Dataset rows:

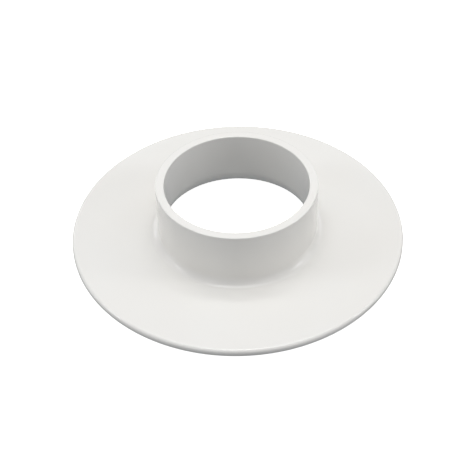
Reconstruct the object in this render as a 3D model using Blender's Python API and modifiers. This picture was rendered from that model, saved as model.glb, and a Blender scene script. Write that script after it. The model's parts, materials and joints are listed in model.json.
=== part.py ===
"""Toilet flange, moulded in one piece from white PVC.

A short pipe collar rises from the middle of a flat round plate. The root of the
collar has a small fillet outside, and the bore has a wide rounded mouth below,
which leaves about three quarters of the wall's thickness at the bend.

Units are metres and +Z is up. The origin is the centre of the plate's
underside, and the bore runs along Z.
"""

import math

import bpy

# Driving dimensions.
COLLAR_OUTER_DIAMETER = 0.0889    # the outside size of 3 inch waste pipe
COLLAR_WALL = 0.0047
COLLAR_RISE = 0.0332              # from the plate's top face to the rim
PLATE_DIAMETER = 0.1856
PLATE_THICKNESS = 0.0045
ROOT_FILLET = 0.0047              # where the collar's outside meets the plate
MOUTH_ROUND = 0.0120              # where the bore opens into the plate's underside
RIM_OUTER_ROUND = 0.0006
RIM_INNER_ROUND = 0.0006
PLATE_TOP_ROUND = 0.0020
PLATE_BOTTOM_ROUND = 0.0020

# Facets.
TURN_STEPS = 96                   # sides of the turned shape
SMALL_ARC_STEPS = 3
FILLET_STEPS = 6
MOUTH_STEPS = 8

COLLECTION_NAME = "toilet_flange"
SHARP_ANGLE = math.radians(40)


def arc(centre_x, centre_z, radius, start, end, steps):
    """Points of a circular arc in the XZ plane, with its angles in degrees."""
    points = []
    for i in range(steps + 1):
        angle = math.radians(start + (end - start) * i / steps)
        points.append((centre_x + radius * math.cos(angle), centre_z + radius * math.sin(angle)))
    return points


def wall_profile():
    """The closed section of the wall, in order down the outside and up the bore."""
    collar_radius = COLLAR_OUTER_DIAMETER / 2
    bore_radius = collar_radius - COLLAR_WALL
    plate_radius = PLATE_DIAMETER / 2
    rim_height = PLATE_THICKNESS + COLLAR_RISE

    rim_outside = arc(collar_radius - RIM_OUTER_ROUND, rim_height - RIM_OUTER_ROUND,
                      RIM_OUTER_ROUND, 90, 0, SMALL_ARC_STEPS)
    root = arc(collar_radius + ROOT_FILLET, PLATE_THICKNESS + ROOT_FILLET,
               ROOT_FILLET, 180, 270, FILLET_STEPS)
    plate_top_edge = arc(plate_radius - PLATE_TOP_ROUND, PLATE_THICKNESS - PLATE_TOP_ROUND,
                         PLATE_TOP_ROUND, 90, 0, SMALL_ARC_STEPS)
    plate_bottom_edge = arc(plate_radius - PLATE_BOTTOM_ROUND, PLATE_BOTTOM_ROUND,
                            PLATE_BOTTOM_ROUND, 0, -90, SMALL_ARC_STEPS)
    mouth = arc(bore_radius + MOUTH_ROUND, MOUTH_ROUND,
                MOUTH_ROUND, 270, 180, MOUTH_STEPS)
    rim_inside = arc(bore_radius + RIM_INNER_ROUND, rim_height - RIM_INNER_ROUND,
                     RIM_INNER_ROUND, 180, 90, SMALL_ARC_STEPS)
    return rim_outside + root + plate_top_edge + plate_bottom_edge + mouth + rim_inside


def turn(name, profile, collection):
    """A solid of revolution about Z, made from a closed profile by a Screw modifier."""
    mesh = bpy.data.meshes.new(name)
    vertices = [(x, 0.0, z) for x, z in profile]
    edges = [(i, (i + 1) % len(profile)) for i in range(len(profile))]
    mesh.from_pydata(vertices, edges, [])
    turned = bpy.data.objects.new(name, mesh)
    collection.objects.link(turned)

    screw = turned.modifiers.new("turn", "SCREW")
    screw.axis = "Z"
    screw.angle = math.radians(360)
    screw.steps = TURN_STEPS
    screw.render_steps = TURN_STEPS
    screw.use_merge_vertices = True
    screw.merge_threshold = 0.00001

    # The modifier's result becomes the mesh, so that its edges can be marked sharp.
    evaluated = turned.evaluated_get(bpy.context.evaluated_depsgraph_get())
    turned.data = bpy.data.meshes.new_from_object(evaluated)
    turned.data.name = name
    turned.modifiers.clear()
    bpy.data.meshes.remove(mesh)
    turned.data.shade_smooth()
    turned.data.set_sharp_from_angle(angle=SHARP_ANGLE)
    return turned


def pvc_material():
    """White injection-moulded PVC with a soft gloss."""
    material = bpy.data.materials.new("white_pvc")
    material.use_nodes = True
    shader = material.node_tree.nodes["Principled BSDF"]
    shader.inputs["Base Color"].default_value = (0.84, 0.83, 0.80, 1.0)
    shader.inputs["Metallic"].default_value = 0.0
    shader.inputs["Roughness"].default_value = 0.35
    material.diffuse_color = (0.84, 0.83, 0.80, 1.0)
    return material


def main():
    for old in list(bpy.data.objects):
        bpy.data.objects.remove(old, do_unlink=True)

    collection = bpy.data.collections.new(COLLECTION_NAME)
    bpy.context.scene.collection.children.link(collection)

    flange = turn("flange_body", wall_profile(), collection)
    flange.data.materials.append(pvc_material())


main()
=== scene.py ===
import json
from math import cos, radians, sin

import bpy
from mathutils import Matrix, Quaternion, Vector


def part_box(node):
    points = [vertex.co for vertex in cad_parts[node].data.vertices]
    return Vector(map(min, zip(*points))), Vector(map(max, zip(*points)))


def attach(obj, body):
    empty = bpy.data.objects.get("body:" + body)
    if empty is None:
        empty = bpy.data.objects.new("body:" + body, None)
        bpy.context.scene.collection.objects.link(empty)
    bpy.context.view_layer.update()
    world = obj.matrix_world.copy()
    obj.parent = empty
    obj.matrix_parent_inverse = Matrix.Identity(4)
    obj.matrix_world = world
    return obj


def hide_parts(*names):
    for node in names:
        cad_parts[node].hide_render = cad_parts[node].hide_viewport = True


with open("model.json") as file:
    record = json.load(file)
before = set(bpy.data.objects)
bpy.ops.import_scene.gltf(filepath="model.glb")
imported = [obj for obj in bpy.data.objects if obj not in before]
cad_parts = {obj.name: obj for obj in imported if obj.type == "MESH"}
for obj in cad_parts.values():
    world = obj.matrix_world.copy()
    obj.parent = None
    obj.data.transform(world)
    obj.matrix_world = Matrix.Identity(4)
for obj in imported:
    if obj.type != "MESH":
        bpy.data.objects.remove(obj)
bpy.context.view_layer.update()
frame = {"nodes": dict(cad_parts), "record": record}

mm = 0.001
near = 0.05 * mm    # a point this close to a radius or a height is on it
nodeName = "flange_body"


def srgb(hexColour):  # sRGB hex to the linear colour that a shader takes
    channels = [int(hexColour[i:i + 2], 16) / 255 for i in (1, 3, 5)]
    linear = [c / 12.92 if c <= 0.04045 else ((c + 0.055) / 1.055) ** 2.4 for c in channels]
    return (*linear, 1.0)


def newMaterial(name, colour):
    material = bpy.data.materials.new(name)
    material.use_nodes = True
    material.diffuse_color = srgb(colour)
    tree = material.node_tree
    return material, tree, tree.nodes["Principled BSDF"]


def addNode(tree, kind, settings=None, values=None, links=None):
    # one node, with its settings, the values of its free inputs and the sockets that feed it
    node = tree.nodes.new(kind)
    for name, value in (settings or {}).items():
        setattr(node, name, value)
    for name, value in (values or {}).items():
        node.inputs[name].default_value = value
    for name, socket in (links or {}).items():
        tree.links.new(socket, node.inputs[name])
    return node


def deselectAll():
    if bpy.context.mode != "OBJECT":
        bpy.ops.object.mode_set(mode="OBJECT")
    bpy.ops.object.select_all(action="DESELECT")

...

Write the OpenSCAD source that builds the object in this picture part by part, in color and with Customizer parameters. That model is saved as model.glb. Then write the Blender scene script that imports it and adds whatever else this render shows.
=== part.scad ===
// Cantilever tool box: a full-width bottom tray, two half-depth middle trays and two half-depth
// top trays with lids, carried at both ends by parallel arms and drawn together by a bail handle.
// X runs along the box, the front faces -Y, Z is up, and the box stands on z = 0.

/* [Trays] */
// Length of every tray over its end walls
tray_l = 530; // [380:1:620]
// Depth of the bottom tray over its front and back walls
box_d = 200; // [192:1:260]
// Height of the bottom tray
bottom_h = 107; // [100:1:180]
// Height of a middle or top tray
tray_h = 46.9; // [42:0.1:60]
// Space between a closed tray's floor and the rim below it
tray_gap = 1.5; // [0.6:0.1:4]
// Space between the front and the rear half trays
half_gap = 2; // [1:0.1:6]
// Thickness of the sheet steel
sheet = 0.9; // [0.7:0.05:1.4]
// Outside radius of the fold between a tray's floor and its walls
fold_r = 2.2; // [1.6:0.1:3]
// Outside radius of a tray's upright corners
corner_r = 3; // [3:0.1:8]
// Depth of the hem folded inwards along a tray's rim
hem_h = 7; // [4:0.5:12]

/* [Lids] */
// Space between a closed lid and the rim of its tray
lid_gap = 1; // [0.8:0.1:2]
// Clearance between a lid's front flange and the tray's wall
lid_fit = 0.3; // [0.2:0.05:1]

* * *

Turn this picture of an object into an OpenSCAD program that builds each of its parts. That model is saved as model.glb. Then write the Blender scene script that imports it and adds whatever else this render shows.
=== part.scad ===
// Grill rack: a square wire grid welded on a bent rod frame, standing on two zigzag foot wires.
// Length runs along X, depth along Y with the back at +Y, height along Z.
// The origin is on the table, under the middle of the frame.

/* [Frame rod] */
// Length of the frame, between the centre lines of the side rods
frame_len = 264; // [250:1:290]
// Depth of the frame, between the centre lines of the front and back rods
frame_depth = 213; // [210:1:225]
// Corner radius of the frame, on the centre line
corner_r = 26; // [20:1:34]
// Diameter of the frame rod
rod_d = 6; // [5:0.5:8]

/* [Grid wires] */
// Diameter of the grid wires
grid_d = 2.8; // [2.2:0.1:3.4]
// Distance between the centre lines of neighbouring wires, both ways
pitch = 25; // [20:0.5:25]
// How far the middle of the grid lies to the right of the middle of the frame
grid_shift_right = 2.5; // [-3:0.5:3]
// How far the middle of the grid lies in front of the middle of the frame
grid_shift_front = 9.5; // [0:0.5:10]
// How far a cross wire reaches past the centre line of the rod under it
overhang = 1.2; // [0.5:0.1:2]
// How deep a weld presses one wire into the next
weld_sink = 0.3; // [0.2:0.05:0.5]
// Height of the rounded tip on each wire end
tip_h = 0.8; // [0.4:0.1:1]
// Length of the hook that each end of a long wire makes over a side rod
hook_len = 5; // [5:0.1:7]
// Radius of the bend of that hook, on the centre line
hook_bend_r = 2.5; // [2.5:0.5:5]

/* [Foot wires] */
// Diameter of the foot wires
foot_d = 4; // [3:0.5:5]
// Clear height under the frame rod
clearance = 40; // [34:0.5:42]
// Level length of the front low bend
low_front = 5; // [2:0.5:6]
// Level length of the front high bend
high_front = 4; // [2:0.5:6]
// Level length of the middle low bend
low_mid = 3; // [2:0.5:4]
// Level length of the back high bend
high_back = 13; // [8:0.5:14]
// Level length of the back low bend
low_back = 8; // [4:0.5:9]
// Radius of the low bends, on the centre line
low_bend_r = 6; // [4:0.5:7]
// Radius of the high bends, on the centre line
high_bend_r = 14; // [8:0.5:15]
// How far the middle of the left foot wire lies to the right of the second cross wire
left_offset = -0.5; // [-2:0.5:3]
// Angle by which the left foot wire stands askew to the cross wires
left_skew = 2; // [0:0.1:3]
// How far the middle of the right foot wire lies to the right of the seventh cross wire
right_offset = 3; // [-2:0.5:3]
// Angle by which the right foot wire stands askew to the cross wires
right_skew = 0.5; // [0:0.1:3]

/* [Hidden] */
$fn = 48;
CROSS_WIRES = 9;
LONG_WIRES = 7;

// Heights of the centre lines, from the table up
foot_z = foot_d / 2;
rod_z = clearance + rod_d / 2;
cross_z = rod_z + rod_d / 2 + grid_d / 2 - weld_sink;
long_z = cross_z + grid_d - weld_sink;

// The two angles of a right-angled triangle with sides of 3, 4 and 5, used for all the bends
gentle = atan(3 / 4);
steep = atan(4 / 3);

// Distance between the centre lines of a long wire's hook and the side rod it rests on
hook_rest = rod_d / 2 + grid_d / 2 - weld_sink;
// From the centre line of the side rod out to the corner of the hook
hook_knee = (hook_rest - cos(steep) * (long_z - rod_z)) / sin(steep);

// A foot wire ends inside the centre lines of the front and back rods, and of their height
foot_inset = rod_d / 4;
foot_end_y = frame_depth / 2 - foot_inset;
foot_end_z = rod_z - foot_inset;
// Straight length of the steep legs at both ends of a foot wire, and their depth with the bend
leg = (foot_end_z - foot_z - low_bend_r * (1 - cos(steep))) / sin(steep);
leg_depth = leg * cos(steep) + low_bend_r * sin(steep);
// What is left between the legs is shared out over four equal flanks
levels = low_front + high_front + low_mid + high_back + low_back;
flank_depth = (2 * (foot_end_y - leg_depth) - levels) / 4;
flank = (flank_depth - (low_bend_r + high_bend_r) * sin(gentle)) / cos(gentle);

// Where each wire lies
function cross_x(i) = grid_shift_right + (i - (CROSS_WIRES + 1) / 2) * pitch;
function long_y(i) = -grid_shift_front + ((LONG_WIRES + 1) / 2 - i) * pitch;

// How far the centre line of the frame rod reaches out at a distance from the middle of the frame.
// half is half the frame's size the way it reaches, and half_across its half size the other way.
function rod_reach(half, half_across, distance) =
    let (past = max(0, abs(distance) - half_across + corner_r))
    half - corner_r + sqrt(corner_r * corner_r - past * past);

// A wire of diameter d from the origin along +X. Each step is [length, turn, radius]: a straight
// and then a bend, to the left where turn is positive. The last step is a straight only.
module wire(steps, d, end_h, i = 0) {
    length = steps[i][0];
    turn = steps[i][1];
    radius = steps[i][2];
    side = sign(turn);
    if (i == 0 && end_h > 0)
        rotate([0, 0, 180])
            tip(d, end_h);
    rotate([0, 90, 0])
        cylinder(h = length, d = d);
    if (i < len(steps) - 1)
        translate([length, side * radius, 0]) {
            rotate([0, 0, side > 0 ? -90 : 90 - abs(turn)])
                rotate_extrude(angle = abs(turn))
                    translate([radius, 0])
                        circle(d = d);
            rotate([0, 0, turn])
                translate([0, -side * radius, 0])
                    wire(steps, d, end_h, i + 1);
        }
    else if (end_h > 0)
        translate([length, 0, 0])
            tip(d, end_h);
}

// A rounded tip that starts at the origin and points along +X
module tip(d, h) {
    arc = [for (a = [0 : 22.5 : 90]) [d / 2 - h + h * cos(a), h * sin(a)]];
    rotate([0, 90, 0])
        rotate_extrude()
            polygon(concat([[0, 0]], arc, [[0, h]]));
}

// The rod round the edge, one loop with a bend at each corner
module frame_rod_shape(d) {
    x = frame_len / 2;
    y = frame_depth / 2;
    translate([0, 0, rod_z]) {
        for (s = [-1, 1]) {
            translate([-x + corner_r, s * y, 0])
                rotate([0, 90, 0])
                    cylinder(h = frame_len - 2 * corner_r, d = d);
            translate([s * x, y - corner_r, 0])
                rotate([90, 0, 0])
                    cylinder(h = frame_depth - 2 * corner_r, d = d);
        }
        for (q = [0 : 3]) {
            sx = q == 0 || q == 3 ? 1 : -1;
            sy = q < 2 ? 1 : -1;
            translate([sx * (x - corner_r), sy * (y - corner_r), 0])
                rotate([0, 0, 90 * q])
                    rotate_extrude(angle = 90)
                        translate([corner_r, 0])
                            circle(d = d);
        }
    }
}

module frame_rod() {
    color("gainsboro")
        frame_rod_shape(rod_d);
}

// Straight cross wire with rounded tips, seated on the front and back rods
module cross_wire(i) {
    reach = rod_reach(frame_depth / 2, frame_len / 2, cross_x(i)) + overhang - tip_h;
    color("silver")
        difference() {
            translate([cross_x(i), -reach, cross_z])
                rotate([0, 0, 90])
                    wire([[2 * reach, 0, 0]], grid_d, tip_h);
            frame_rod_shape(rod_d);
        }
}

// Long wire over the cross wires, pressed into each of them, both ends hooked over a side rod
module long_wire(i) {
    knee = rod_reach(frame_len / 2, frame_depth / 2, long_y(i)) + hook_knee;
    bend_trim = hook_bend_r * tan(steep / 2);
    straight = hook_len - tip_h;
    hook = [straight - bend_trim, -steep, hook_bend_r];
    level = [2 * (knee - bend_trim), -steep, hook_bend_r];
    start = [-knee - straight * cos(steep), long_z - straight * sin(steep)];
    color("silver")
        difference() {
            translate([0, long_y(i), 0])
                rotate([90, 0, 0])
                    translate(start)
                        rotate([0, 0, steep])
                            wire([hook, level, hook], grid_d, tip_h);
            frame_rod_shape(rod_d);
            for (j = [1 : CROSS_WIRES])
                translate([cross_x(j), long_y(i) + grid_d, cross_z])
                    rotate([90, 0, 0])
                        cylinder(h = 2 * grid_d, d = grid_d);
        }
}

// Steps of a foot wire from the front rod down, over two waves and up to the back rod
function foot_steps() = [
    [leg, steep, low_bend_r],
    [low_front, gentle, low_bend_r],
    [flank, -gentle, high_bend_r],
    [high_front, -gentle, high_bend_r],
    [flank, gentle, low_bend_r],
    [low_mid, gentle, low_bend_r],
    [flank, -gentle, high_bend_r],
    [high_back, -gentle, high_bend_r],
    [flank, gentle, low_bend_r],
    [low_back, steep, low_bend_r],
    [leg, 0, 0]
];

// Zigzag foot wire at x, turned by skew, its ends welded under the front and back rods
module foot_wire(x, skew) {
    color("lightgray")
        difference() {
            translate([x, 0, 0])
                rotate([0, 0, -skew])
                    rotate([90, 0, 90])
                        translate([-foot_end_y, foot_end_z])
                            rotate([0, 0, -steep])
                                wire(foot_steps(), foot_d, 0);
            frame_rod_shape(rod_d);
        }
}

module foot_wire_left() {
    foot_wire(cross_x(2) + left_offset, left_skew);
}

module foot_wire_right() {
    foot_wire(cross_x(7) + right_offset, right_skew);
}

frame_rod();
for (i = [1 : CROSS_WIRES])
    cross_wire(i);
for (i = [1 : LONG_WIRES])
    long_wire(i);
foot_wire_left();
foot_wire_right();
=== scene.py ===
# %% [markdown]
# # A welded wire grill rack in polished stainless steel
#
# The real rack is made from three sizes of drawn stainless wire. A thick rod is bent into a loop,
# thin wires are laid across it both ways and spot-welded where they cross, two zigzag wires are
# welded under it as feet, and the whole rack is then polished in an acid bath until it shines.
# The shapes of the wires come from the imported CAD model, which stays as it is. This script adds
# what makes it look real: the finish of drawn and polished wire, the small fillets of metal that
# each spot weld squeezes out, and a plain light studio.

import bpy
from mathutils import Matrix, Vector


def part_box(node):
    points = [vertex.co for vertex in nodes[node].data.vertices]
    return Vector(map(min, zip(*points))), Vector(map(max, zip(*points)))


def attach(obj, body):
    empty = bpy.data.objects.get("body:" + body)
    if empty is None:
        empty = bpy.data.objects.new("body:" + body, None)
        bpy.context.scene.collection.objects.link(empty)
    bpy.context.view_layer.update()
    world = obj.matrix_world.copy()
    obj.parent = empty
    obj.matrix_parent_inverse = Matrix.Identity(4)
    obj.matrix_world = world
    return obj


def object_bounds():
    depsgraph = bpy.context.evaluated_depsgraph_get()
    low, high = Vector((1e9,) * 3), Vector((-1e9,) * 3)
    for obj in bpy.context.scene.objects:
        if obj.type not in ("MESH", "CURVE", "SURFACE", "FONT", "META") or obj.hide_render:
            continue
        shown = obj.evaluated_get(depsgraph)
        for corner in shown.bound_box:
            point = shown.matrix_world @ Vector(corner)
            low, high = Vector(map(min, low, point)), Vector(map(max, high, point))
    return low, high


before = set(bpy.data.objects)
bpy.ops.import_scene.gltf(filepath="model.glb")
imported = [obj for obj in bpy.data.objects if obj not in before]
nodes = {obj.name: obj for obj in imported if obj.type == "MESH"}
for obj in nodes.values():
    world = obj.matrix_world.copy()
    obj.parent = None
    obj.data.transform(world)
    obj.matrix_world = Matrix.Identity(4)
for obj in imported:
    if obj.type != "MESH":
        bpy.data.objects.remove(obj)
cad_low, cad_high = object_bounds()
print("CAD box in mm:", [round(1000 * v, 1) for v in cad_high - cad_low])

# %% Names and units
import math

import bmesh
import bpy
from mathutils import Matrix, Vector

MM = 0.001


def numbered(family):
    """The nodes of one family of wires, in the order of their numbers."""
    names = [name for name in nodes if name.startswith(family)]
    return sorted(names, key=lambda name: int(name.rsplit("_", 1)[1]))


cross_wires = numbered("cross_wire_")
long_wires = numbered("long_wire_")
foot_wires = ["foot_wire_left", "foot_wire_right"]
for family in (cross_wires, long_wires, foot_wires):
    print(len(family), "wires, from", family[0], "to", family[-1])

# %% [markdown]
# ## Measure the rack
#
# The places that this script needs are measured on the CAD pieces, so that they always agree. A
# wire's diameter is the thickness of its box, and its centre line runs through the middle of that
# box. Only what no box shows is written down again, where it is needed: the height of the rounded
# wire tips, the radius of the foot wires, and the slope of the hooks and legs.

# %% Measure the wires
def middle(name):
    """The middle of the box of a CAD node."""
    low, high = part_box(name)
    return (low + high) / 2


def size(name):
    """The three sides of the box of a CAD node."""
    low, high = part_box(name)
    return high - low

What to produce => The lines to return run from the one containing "frame_rod();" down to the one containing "for corner in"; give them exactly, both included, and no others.

Solution for this problem =>
frame_rod();
for (i = [1 : CROSS_WIRES])
    cross_wire(i);
for (i = [1 : LONG_WIRES])
    long_wire(i);
foot_wire_left();
foot_wire_right();
=== scene.py ===
# %% [markdown]
# # A welded wire grill rack in polished stainless steel
#
# The real rack is made from three sizes of drawn stainless wire. A thick rod is bent into a loop,
# thin wires are laid across it both ways and spot-welded where they cross, two zigzag wires are
# welded under it as feet, and the whole rack is then polished in an acid bath until it shines.
# The shapes of the wires come from the imported CAD model, which stays as it is. This script adds
# what makes it look real: the finish of drawn and polished wire, the small fillets of metal that
# each spot weld squeezes out, and a plain light studio.

import bpy
from mathutils import Matrix, Vector


def part_box(node):
    points = [vertex.co for vertex in nodes[node].data.vertices]
    return Vector(map(min, zip(*points))), Vector(map(max, zip(*points)))


def attach(obj, body):
    empty = bpy.data.objects.get("body:" + body)
    if empty is None:
        empty = bpy.data.objects.new("body:" + body, None)
        bpy.context.scene.collection.objects.link(empty)
    bpy.context.view_layer.update()
    world = obj.matrix_world.copy()
    obj.parent = empty
    obj.matrix_parent_inverse = Matrix.Identity(4)
    obj.matrix_world = world
    return obj


def object_bounds():
    depsgraph = bpy.context.evaluated_depsgraph_get()
    low, high = Vector((1e9,) * 3), Vector((-1e9,) * 3)
    for obj in bpy.context.scene.objects:
        if obj.type not in ("MESH", "CURVE", "SURFACE", "FONT", "META") or obj.hide_render:
            continue
        shown = obj.evaluated_get(depsgraph)
        for corner in shown.bound_box:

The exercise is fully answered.